Winter conditions in New York meant that the grass needed to be grown in the warmer climate of Florida before being transported and installed.

ccMIAMI, UNITED STATES: Ten cricket pitches have completed their journey up the East Coast of the United States from Florida to New York state and are being installed in a new stadium built for next month’s T20 World Cup.

The “drop in pitches” have been prepared in Florida since December and were recently transported by 20 trailer trucks up the I-95 highway to the venue in Long Island.

The surfaces, which will soon be used for games including the highly-anticipated clash between cricket giants India and Pakistan, were developed by Australian Damian Hough, curator of the Adelaide Oval.
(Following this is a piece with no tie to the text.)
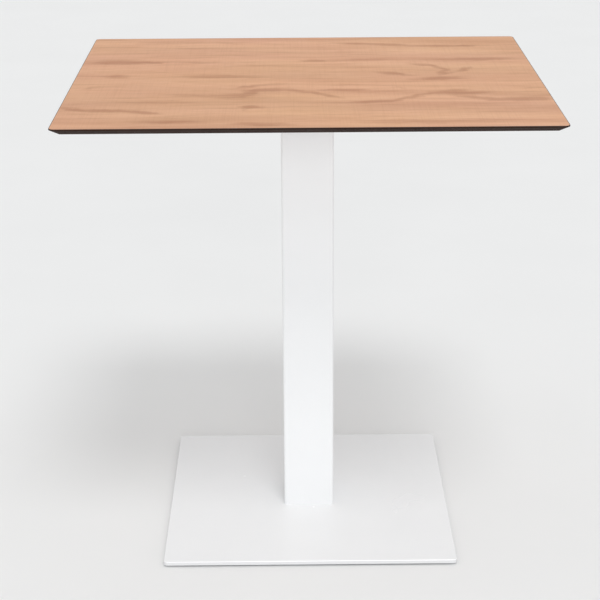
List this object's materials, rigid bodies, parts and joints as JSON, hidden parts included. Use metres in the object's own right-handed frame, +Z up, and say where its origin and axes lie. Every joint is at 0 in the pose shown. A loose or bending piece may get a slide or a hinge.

Winter conditions in New York meant that the grass needed to be grown in the warmer climate of Florida before being transported and installed.

Hough said the journey from the base in Boynton Beach, Florida, to Nassau County in New York state, took over 24 hours, with regular stops for checks and hydration of the grass.

“From a turf perspective, we made sure that there was no weather or elements getting on them with regards to wind or rain. They’ve come through, the ones we’ve received so far, we couldn’t be happier, they’ve come through in flying colors,” Hough said.

The condition of a cricket pitch, also known as a wicket or track, has a crucial bearing on the game, impacting the speed and bounce of the ball and the degrees of spin or movement off the seam of the ball that can be utilised by bowlers.

Chris Tetley, head of events for the International Cricket Council — organizers of the World Cup that will be co-hosted by the United States and several Caribbean nations — said the pitch production had been a huge logistical challenge for the companies involved.

“It’s been an impressive piece of logistics that has gone into moving 10 pitches, on 20 trucks, plus backup trucks, with the route planning, the timing through, I can’t remember how many different states,” Tetley said.

“The permissions to take out agricultural materials through different states, traffic considerations, timing over bridges and we wanted to make sure the trays are out of the ground for as short a time as possible — extremely, extremely impressive,” he added.